Coarse-graining the distribution function of cold dark matter

Abstract

The density profiles established in the self-similar dynamical phase of dark matter haloes recollapse are all close to isothermal. This is steeper than the predictions of some n-body simulations for the central regions of the halo, which are in turn steeper than the profiles observed in the centre of some galaxies; particularly dwarfs and low surface brightness galaxies. The outer regions of galaxies both as observed and as simulated have density profiles steeper than the self-similar profile. Nevertheless there appears to be an intermediate region in most galaxies in which the inverse square behaviour is a good description.

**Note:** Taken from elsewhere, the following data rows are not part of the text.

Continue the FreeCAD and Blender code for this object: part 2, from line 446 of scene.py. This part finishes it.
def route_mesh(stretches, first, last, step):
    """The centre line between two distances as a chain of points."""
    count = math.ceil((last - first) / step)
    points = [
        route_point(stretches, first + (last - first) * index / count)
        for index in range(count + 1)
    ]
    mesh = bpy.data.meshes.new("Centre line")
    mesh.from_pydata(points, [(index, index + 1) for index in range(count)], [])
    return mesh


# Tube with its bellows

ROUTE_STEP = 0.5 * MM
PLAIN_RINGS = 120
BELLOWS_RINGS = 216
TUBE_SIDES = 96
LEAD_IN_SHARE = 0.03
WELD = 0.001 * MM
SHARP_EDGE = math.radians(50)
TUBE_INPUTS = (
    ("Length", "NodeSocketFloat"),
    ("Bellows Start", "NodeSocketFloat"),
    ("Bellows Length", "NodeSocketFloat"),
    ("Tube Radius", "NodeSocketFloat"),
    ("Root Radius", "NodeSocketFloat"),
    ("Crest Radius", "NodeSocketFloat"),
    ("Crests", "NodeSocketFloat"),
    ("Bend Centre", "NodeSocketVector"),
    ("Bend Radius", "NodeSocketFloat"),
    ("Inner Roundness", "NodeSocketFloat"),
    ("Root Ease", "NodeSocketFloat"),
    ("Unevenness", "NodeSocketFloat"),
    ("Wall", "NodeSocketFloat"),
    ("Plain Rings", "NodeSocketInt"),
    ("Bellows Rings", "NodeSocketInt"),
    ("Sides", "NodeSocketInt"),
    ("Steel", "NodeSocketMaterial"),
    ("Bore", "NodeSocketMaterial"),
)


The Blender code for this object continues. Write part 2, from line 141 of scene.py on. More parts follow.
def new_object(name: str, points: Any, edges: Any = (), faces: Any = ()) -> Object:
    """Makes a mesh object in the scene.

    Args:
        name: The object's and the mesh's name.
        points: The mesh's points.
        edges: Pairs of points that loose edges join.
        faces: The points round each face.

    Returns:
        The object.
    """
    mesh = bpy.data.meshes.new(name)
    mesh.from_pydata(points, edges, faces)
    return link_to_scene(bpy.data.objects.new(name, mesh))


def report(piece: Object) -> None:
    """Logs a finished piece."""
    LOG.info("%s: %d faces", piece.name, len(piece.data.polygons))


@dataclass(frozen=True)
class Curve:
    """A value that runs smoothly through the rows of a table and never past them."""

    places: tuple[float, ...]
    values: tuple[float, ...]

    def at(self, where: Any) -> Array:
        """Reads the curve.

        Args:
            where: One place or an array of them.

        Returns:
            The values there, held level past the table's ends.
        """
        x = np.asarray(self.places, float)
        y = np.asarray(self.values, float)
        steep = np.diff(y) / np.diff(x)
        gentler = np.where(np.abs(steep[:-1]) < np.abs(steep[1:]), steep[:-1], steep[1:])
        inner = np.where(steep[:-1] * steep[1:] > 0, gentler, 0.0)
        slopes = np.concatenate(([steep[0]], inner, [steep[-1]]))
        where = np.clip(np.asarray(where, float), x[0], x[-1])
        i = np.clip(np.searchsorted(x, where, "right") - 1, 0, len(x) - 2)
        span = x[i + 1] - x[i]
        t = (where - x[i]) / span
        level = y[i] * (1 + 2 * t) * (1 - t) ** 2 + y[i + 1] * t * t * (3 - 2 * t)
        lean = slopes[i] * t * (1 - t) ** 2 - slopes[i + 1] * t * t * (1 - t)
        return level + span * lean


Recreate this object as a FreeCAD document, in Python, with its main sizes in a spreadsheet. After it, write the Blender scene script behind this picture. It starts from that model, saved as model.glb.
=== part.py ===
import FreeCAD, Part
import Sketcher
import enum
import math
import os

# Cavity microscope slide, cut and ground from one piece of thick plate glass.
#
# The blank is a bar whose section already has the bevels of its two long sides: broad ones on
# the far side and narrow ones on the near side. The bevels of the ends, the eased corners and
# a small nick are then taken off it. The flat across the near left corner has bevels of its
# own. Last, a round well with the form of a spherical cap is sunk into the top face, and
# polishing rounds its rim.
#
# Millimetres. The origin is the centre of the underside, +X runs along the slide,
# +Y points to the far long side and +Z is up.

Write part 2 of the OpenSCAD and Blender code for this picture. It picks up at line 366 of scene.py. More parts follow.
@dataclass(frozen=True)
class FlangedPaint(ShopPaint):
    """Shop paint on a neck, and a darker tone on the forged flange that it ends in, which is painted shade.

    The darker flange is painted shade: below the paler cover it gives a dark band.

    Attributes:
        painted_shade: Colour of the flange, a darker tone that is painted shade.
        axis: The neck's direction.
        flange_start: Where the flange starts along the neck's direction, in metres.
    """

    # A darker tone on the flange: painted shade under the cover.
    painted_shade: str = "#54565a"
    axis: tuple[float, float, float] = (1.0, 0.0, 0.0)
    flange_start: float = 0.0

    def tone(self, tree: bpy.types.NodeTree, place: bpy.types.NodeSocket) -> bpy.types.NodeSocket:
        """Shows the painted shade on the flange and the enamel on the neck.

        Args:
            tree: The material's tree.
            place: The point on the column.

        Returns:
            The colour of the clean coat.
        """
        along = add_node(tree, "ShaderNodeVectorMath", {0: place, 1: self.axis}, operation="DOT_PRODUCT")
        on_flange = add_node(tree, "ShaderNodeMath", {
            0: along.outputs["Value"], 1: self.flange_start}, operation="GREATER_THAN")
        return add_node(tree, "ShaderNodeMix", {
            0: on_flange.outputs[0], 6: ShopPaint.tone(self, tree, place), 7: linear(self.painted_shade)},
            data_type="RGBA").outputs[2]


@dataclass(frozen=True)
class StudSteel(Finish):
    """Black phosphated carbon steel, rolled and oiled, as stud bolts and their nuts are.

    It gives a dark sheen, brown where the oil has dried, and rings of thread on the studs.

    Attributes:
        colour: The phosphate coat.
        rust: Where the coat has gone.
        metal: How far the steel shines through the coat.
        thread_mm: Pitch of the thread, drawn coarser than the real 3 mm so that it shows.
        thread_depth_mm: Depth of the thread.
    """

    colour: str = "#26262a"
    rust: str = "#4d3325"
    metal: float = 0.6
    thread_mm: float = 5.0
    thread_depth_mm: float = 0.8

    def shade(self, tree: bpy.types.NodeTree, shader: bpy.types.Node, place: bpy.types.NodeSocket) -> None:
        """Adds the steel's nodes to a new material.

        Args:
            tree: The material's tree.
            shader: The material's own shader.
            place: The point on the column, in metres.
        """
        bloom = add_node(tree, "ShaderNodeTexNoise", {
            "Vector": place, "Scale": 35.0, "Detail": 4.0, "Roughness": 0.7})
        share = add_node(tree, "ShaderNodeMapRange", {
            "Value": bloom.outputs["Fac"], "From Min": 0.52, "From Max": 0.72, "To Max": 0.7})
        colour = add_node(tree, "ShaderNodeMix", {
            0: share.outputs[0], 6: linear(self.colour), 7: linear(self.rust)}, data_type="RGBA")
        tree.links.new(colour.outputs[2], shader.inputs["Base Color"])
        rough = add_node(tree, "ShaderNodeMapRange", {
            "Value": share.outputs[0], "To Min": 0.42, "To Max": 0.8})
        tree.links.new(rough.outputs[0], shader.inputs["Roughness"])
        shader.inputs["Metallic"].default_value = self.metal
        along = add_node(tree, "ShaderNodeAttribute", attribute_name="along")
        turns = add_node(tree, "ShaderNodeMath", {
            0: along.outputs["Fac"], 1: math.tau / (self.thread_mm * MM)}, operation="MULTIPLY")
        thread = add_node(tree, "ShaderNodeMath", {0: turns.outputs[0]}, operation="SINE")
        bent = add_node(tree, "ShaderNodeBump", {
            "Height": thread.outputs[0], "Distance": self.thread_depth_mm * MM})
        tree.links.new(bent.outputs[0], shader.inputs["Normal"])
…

The outer deviations can be explained plausibly in terms of the transition from a self-gravitating extended halo to a Keplerian flow onto a dominant central mass (the isothermal distribution can not be complete), but the inner deviations are more problematic. Rather than attack this question directly, we use in this paper a novel coarse-graining technique combined with a shell code to establish both the distribution function associated with the self-similar density profile and the nature of the possible deviations in the central regions. In spherical symmetry we find that both in the case of purely radial orbits and in the case of orbits with non-zero angular momentum the self-similar density profile should flatten progressively near the centre of the system. The NFW limit of -1 seems possible. In a section aimed at demonstrating our technique for a spherically symmetric steady state, we argue that a Gaussian distribution function is the best approximation near the centre of the system.